After the increase in the sales tax or IVA, Spain will have to ‘reform’ its pension system, which will mean that Brussels will also take control over the retirement of millions of Spanish people. Those who have contributed into the retirement system, will have to retire later and take a significant haircut to their benefits once they decide to stop working. That is if they receive any retirement benefits at all. Additionally, the government will also propose a cut in the salaries it pays to workers in the public sector and a considerable reduction in the number of people it will employ once Brussels recommendations are effective.

Although the details of Spain’s bailout are not fully disclosed to the public or the media, leaks provided to some economists in that country detail that the country will have to take care of the bankers’ debt for at least the next quarter of a century while paying an interest rate of between 3 and 5 percent. Spain’s incapacity to meet its obligations was the caused cited by Moody’s for its most recent downgrade, Meanwhile, and as a consequence of such downgrade, Spain will have to continue paying higher interest rates at bond auctions. This situation would get even worse of Spain needed another financial bailout in the near future.
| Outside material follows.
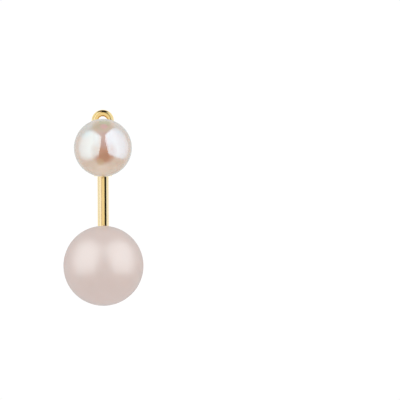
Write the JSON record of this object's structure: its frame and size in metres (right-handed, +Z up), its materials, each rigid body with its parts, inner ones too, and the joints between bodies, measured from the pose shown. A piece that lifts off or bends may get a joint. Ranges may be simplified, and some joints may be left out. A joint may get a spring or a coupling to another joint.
{
  "type": "pearl stud earring with ear jacket",
  "caption": "Pearl stud with a scroll clutch and a removable ear jacket: a ringed strip on the post carries a bent wire with a larger milky bead below the pearl.",
  "frame": {"origin": "on the post's axis, in the middle of the gap for the ear lobe", "axes": "+Z up, the pearl looks towards -Y, the post points towards +Y"},
  "size_m": [0.0082, 0.0186, 0.0204],
  "materials": {
    "pearl_nacre": "gloss",
    "polished_gold": "polished",
    "milky_stone": "gloss"
  },
  "bodies": {
    "stud": {"pearl": "pearl_nacre", "stud_post": "polished_gold"},
    "jacket": {"ear_jacket": "polished_gold", "drop_bead": "milky_stone"},
    "clutch": {"butterfly_clutch": "polished_gold"}
  },
  "joints": [
    {"name": "jacket_swing", "type": "hinge", "parent": "stud", "child": "jacket", "pos_m": [0, 0.00272, 0], "axis": [0, 1, 0], "continuous": true},
    {"name": "clutch_slide", "type": "slide", "parent": "stud", "child": "clutch", "axis": [0, 1, 0], "range_m": [0, 0.004]}
  ]
}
French junior budget minister Jerome Cahuzac, one of the people who meets today with the rest of his European colleagues to work out the details of Brussels meeting on Thursday, has said that it is only fair that Spain also submits its sovereignty just as his own country and many others in the euro zone have done it as a condition to receive so-called rescue packages. “This is what we are talking about, budget solidarity in Europe which implies that not only that the French budget, but also the German, Italian and Spanish budgets be subjected to a review by all our partners,” Cahuzac said.

As we reported yesterday, Spain is now finalizing a memorandum of understanding which will be presented before the Eurogroup on July 9, where the final decisions will be made by the 17 finance ministers who work on behalf of the European bankers. The Spanish economy minister explained that the money loaned to Spain will be managed through the Fund for Orderly Bank Restructuring (FROB), which is supposed to be a state-backed cashier, but that in reality is a banker-controlled window that dictates where will the funds recently requested by Spain will be directed.

As it has happened throughout Europe, most of the measures adopted by governments to supposedly deal with the economic crisis have only tightened the belt of the working class, the people who always take on the heaviest burden when banks decide to collapse a country’s financial and economic system. In the case of Spain, as we have said, the financial rescue of its banks means prices going through the roof, later retirement, less or no retirement benefits, a reduction in the purchasing power for the middle and lower classes and a perpetual state of indebtedness for the next 2 or 3 generations of Spanish people, who will have to work all of their lives to pay the debt incurred into by the Spanish banking system.